Vanderbilt SO RHSP Sonny Gray 8 IP 3 H 0 ER 1 BB 8 K
UCLA SO RHSP Gerrit Cole – 6 IP 1 H 2 ER 0 BB 9 K
Texas SO RHSP Taylor Jungmann – 7 IP 7 H 1 ER 1 BB 8 K
Virginia SO LHSP Danny Hultzen – 6 IP 4 H 2 ER 3 BB 4 K
Kentucky SO RHSP Alex Meyer – 5 IP 4 H 2 ER 3 BB 8 K

Totals: 32 IP 19 H 7 ER 8 BB 37 K

Those five 2011 arms are something special. I’ve been toying with a 2011 Mock Draft for a couple of days and every time I do a rough sketch of the first ten to fifteen picks or so, all of the names above appear…but each time I do it, I come up with a new order. I think I like them in the order I have them above, but that’ll change, oh, about ten thousand times between now and next June.

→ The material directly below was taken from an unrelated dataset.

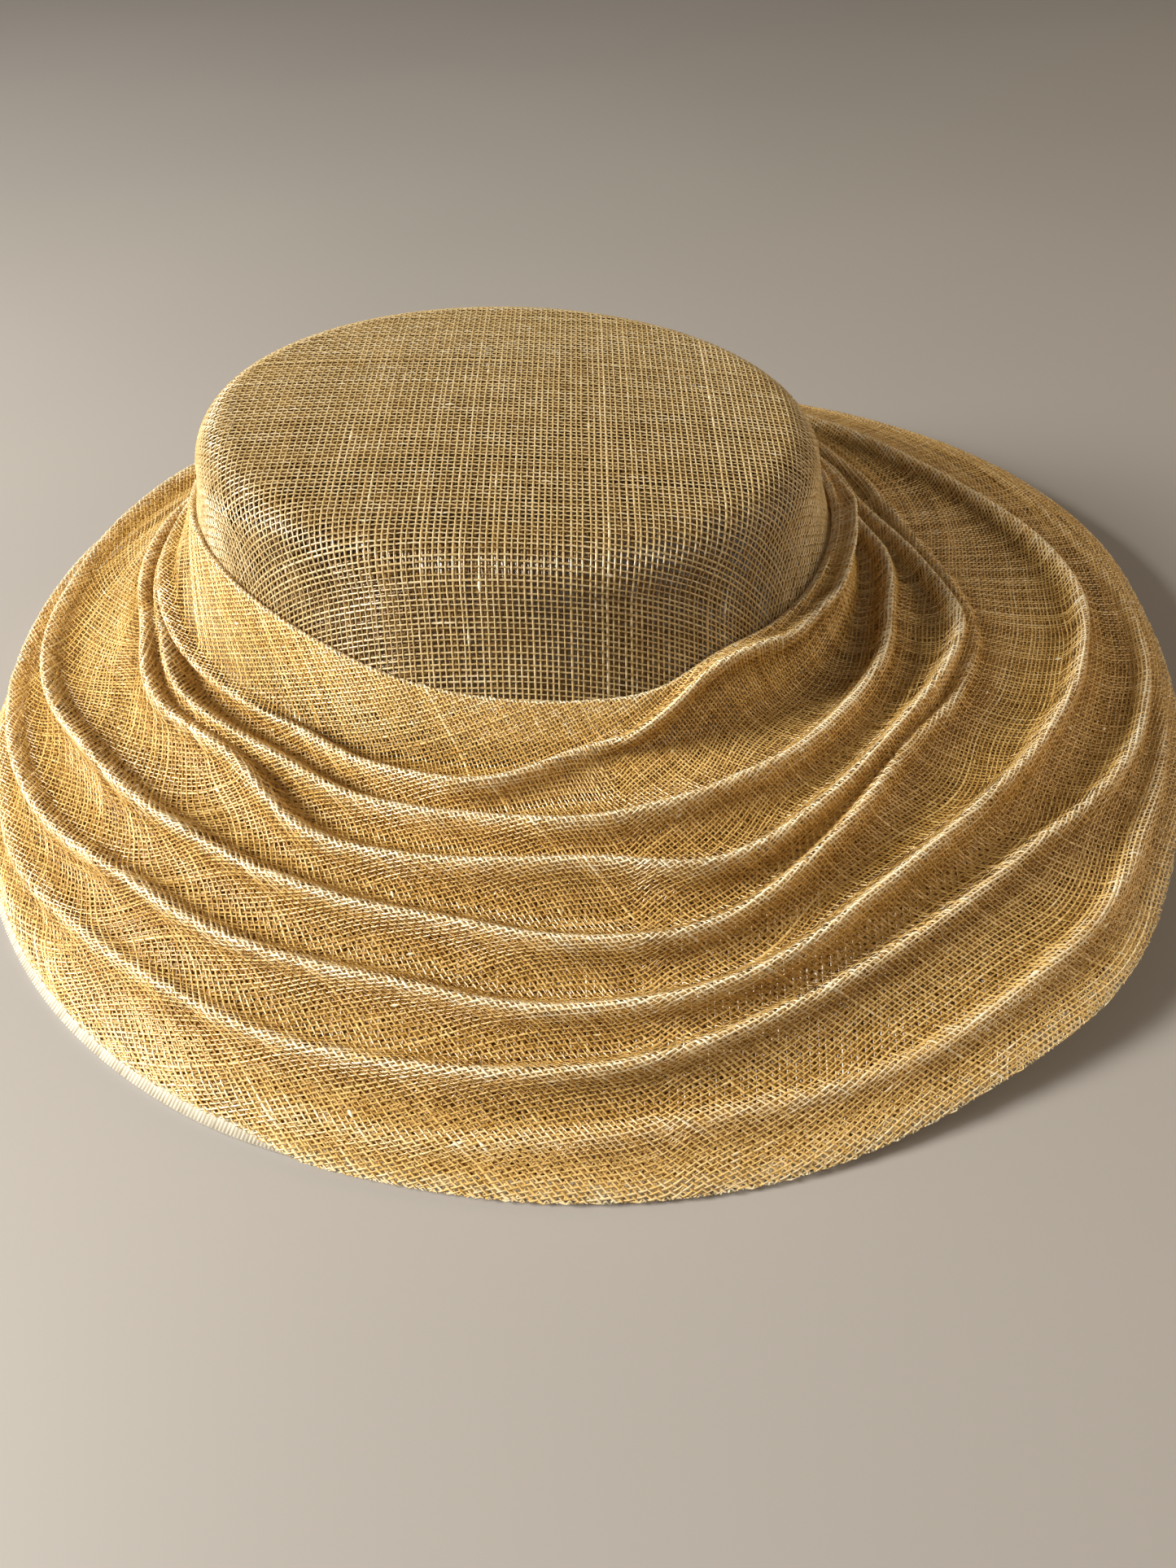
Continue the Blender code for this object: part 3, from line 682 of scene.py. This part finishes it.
def hand_made(azimuth, number):
    """The slight waver, within about 1 either way, of a pleat that is pinched by hand."""
    waver = 0.5 * np.sin(7 * azimuth + 1.7 * number) + 0.35 * np.sin(13 * azimuth + 2.9 * number)
    return waver + 0.15 * np.sin(23 * azimuth + 0.8 * number)


def crest_radii(azimuth):
    inner = border_radius(azimuth) + LEAST_FROM_BORDER
    outer = swathe_end(azimuth) - LEAST_SPACING * 0.6
    crests = []
    for number, row in enumerate(CRESTS_MM):
        crest = round_the_hat(row, azimuth) + CREST_WAVER * hand_made(azimuth, number)
        crests.append(np.maximum(crest, inner))
        inner = crests[-1] + LEAST_SPACING
    for k in range(len(crests) - 1, -1, -1):
        crests[k] = np.minimum(crests[k], outer)
        outer = crests[k] - LEAST_SPACING
    return crests


def pleat_heights(azimuth):
    return [round_the_hat(row, azimuth) * (1 + HEIGHT_WAVER * hand_made(azimuth, number + 9))
            for number, row in enumerate(HEIGHTS_MM)]


def pleat_lean(azimuth):
    """The pleats lean outwards most on the left and stand nearly upright at the front."""
    leaning = ease((0.2 - np.cos(azimuth)) / 1.2)
    return PLEAT_LEAN_FRONT + (PLEAT_LEAN_LEFT - PLEAT_LEAN_FRONT) * leaning


def pleat_roots(azimuth, heights):
    """Where each pleat rises from the bed, and last where the swathe ends."""
    lean = pleat_lean(azimuth)
    roots = [crest - lean * height for crest, height in zip(crest_radii(azimuth), heights)]
    return roots + [swathe_end(azimuth)]


def bed_fall(azimuth, radius):
    half = 0.0004
    return (bed_height(azimuth, radius - half) - bed_height(azimuth, radius + half)) / (2 * half)


def swathe_point(azimuth, radius, above):
    """A point of the swathe over a place on its bed. A pleat is a pinch with a small rise
    before it and an apron that falls away outside it, and stands between upright and off
    the bed."""
    fall = bed_fall(azimuth, radius)
    steep = np.sqrt(1 + fall * fall)
    r, z = radius + above * fall / steep, bed_height(azimuth, radius) + above / steep
    heights = pleat_heights(azimuth)
    roots = pleat_roots(azimuth, heights)
    lean = pleat_lean(azimuth)
    for k, height in enumerate(heights):
        away = radius - roots[k]
        fall = bed_fall(azimuth, roots[k])
        steep = np.sqrt(1 + fall * fall)
        pinch = np.exp(-((np.abs(away) * steep / PLEAT_HALF_WIDTH) ** PINCH_SHARPNESS))
        toe = PLEAT_TOE_SHARE * np.exp(-((away / PLEAT_TOE) ** 2))
        reach = PLEAT_APRON_REACH * (roots[k + 1] - roots[k])
        apron = PLEAT_APRON_SHARE * ease(1 - away / reach)
        share = np.where(away < 0, PLEAT_TOE_SHARE, PLEAT_APRON_SHARE)
        lift = height * ((1 - share) * pinch + np.where(away < 0, toe, apron))
        out, up = fall / steep + lean, 1 / steep + 1
        r = r + lift * out / np.hypot(out, up)
        z = z + lift * up / np.hypot(out, up)
    return r, z


def doubled(azimuth, radius):
    """1 on the outer face of a pleat, where the cloth comes back on itself and lies double."""
    heights = pleat_heights(azimuth)
    roots = pleat_roots(azimuth, heights)
    share = 0 * radius
    for k, height in enumerate(heights):
        away = (radius - roots[k]) / (roots[k + 1] - roots[k])
        face = ease((away + 0.10) / 0.05) * ease((DOUBLED_SHARE - away) / 0.05)
        share = np.maximum(share, face * ease((height - LOWEST_DOUBLED) / 0.001))
    return share


def strip_crossings(thread_angles, pitch, longest, seed):
    """The crossings of a strip of cloth that turns as it runs round the hat, and the points
    halfway between them, as azimuths and ways from its upper border. They are guessed from a
    fine grid and then made exact."""
    # The strip laid flat: its border is an arc, and every section leaves it squarely.
    azimuths = np.radians(np.linspace(-272, 92, 2913))
    angles = STRIP_TURN * (azimuths - np.radians(FRONT))
    start_radius = MEAN_RADIUS - MIDDLE_OF_CLOTH * STRIP_TURN
    step = azimuths[1] - azimuths[0]
    border_x = np.cumsum(-np.sin(angles)) * start_radius * step
    border_y = np.cumsum(np.cos(angles)) * start_radius * step
    along = np.arange(-0.002, longest + 0.002, 0.0004)[:, None]
    x, y = border_x + along * np.cos(angles), border_y + along * np.sin(angles)
    # The same points counted along the two families of threads, in half spacings.
    one, two = np.radians(thread_angles)
    skew = np.array([[np.cos(two), np.cos(one)], [np.sin(two), np.sin(one)]])
    (uu, uv), (vu, vv) = np.linalg.inv(skew)
    u, v = uu * x + uv * y, vu * x + vv * y
    half = pitch / 2
    low_i, low_j = int(u.min() / half) - 2, int(v.min() / half) - 2
    low_i, low_j = low_i - low_i % 2, low_j - low_j % 2
    shape = (int(u.max() / half) + 2 - low_i, int(v.max() / half) + 2 - low_j)
    guess = np.full((2, *shape), np.nan)
    i, j = np.rint(u / half).astype(int) - low_i, np.rint(v / half).astype(int) - low_j
    guess[0, i, j] = np.broadcast_to(azimuths, u.shape)
    guess[1, i, j] = np.broadcast_to(along, u.shape)
    # Where each thread really lies, since the spacing is uneven.
    rng = np.random.default_rng(seed)
    lines = []
    for low, count in zip((low_i, low_j), shape):
        thread = np.arange(-1, count // 2 + 2)
        at = thread + rng.normal(0, SWATHE_UNEVEN, len(thread))
        lines.append((np.interp(np.arange(count) / 2, thread, at) + low / 2) * pitch)
    found = np.isfinite(guess[0])
    u, v = (w[found] for w in np.meshgrid(*lines, indexing="ij"))
    x, y = skew[0, 0] * u + skew[0, 1] * v, skew[1, 0] * u + skew[1, 1] * v
    azimuth, along = guess[0][found], guess[1][found]
    for _ in range(6):
        angle = STRIP_TURN * (azimuth - np.radians(FRONT))
        miss_x = x - np.interp(azimuth, azimuths, border_x) - along * np.cos(angle)
        miss_y = y - np.interp(azimuth, azimuths, border_y) - along * np.sin(angle)
        radius = start_radius + along * STRIP_TURN
        azimuth = azimuth + (miss_y * np.cos(angle) - miss_x * np.sin(angle)) / radius
        along = along + miss_x * np.cos(angle) + miss_y * np.sin(angle)
    guess[0][found], guess[1][found] = azimuth, along
    return guess


# The swathe's section at every azimuth: from under its border it turns up over the pleats to
# the edge, and back under it to the end of the hem.
a = turn_steps[:, None]
start, end = border_radius(a), swathe_end(a)
hidden_start = np.linspace(1, 0, 24)[None, :]
border_turned = np.minimum(oval_radius(a, FLARE) - start, BORDER_TURNED) + BORDER_FOLD
under_r = start + border_turned * hidden_start
under_z = bed_height(a, under_r) + START_LIFT
shown = np.linspace(0, 1, 900)[None, :]
skin_r, skin_z = swathe_point(a, start + (end - start) * shown, SKIN_LIFT)
cover, low, edge = covering(a), edge_height(a), edge_radius(a)
lip_r = skin_r[:, -1:] + (edge + OVERHANG - LIP_INSET - skin_r[:, -1:]) * cover
lip_z = skin_z[:, -1:] + (low + RIBBON_THICKNESS - skin_z[:, -1:]) * cover
lip = np.linspace(0, 1, 8)[None, 1:]
round_r = skin_r[:, -1:] + (lip_r - skin_r[:, -1:]) * lip
round_z = skin_z[:, -1:] + (lip_z - skin_z[:, -1:]) * lip
back = np.linspace(0, 1, 30)[None, 1:]
back_r = end - HEM_TURNED * back
back_z = bed_height(a, back_r) + HEM_LIFT
swathe_r = np.concatenate([under_r, skin_r, round_r, back_r], axis=1)
swathe_z = np.concatenate([under_z, skin_z, round_z, back_z], axis=1)
face = np.zeros_like(swathe_r)
skin = slice(under_r.shape[1], under_r.shape[1] + shown.shape[1])
face[:, skin] = doubled(a, start + (end - start) * shown)
swathe_line = in_space(a + 0 * swathe_r, swathe_r, swathe_z)
swathe_line = np.concatenate([swathe_line, face[..., None]], axis=2)
longest = np.linalg.norm(np.diff(swathe_line[..., :3], axis=1), axis=2).sum(axis=1).max()


def swathe_cloth(thread_angles, pitch, seed):
    """A strip's crossings on the swathe: azimuths, places, outward ways, which of them lie on
    it, how far they stand on the double face of a pleat, and the light painted on them. The
    crests, which stand clear of what lies below, get a painted highlight, and the valleys get
    painted shade."""
    azimuth, along = strip_crossings(thread_angles, pitch, longest, seed)
    inside = (azimuth >= turn_steps[0]) & (azimuth <= turn_steps[-1] + 0.01)
    azimuth, along = np.where(inside, azimuth, 0.0), np.where(inside, along, -1.0)
    places, outward, keep = lie_on(swathe_line, azimuth, along)
    above = lie_on(swathe_line, azimuth, along - RELIEF_REACH)[0]
    below = lie_on(swathe_line, azimuth, along + RELIEF_REACH)[0]
    relief = np.nan_to_num(((places - (above + below) / 2)[..., :3] * outward).sum(axis=2))
    # Painted highlight where the cloth stands up, painted shade where it sinks.
    pale = CREST_PAINTED_HIGHLIGHT * np.clip(relief / CREST_RELIEF, 0, 1)
    pale = pale + VALLEY_PAINTED_SHADE * np.clip(relief / VALLEY_RELIEF, -1, 0)
    degrees, face = np.degrees(azimuth) % 360, np.nan_to_num(places[..., 3])
    return degrees, places[..., :3], outward, keep, face, pale


# pale is the painted highlight on the crests and the painted shade in the valleys.
degrees, places, outward, keep, _, pale = swathe_cloth(THREAD_ANGLES, SWATHE_PITCH, 41)
swathe_straw = straw("swathe_straw",
                     (0.52, 0.30, 0.065), (0.86, 0.60, 0.215), (1.0, 0.93, 0.70), 0.3)
# The strip's lengths, each with the azimuths where it starts and ends.
SWATHE_LENGTHS = (
    ("swathe_front_left", 200, 250),
    ("swathe_front", 250, 300),
    ("swathe_right", 300, 0),
    ("swathe_back_right", 0, 70),
    ("swathe_back_left", 70, 140),
    ("swathe_left", 140, 200),
)
for name, first, last in SWATHE_LENGTHS:
    owner = keep & ((degrees - first) % 360 < (last - first) % 360)
    cloth = weave(name, places, outward, keep, owner, SWATHE_THREAD, SWATHE_RISE, 0,
                  SWATHE_TWIST, 44, 2, pale)
    cloth.data.materials.append(swathe_straw)
    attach(cloth, "root")
# Each pleat's outer face has the same cloth behind it, as it comes back on itself there.
# Its straw is painted darker, as painted shade.
mirrored = tuple(180 - angle for angle in reversed(THREAD_ANGLES))
_, places, outward, keep, face, pale = swathe_cloth(mirrored, DOUBLED_PITCH, 47)
owner = keep & (face > 0.5)
# The pleat backs carry the same painted highlight and painted shade.
cloth = weave("pleat_backs", places - outward * DOUBLED_DEPTH, outward, keep, owner,
              DOUBLED_THREAD, SWATHE_RISE, 0, SWATHE_TWIST, 48, 2, pale)
cloth.data.materials.append(
    straw("pleat_back_painted_shade_straw", (0.38, 0.19, 0.035), (0.64, 0.38, 0.10), (0.84, 0.62, 0.28), 0.35))
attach(cloth, "root")
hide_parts("drape")

# The floor, the light and the camera.
# A plain pale floor, a window's soft light from the left, some from the room in front and off
# a warm wall to the right, and the photograph's view.

FLOOR_DEPTH = 0.0002

mesh = bpy.data.meshes.new("floor")
corners = [(-4, -4), (4, -4), (4, 4), (-4, 4)]
mesh.from_pydata([(x, y, -FLOOR_DEPTH) for x, y in corners], [], [(0, 1, 2, 3)])
floor = bpy.data.objects.new("floor", mesh)
bpy.context.collection.objects.link(floor)
paint, nodes, links = new_material("floor_paint")
dyed(nodes, links, clouds(nodes, links, 3.0, 2.0),
     (0.3, (0.295, 0.278, 0.264)), (0.7, (0.315, 0.297, 0.282)))
nodes["Principled BSDF"].inputs["Roughness"].default_value = 0.55
mesh.materials.append(paint)

# Each light's name, place, size, power and colour.
LIGHTS = (
    ("window", (-1.10, -0.30, 0.68), 0.4, 42.0, (1.0, 0.955, 0.87)),
    ("room", (0.3, -1.2, 1.5), 1.6, 3.0, (1.0, 0.94, 0.88)),
    ("far_wall", (1.4, 0.1, 0.55), 0.9, 11.0, (1.0, 0.76, 0.48)),
)
for name, at, size, power, colour in LIGHTS:
    lamp = bpy.data.lights.new(name, "AREA")
    lamp.size, lamp.energy, lamp.color = size, power, colour
    holder = bpy.data.objects.new(name, lamp)
    away = unit(np.array(at) - np.array([0, 0, 0.04]))
    left = unit(np.cross([0, 0, 1], away))
    up = np.cross(away, left)
    turn = np.stack([left, up, away], axis=1)
    holder.matrix_world = Matrix([[*row, p] for row, p in zip(turn, at)] + [[0, 0, 0, 1]])
    bpy.context.collection.objects.link(holder)

world = bpy.data.worlds.new("room")
bpy.context.scene.world = world
world.use_nodes = True
world.node_tree.nodes["Background"].inputs["Color"].default_value = (0.84, 0.77, 0.69, 1)
world.node_tree.nodes["Background"].inputs["Strength"].default_value = 0.16
bpy.context.scene.view_settings.view_transform = "Standard"

# The eye stands in front of the hat, a quarter of a metre up, and looks down at 45 degrees.
camera = bpy.data.cameras.new("camera")
camera.sensor_width = 36
camera.lens = 27.03
camera.clip_start, camera.clip_end = 0.01, 30
eye = bpy.data.objects.new("camera", camera)
bpy.context.collection.objects.link(eye)
down, roll = np.radians(45.36), np.radians(-0.68)
level, rising = np.array([1.0, 0, 0]), np.array([0, np.sin(down), np.cos(down)])
look = np.array([0, np.cos(down), -np.sin(down)])
right = np.cos(roll) * level + np.sin(roll) * rising
up = -np.sin(roll) * level + np.cos(roll) * rising
stand = np.array([0.0026, -0.2994, 0.2501]) + MIDDLE
turn = np.stack([right, up, -look], axis=1)
eye.matrix_world = Matrix([[*row, p] for row, p in zip(turn, stand)] + [[0, 0, 0, 1]])
bpy.context.scene.camera = eye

The GO/AO numbers for the quintet: Jungmann – 9/1, Cole – 7/2, Hultzen – 9/3, Gray – 10/4, and Meyer – 2/4.

“Lesser” Name 2011s

Baylor SO RHSP Logan Verrett – 7 IP 9 H 6 ER 1 BB 5 K
Rice SO LHSP Taylor Wall – 3 IP 4 H 3 ER 2 BB 3 K

Verrett and Wall both struggled some in their debuts, but they are still both 2011s well keeping a close on eye, Verrett especially. He’s a pitcher that would be getting a lot more attention (talked about as a serious top of the first half round candidate) if he wasn’t part of such a loaded class. Timing is everything, I suppose.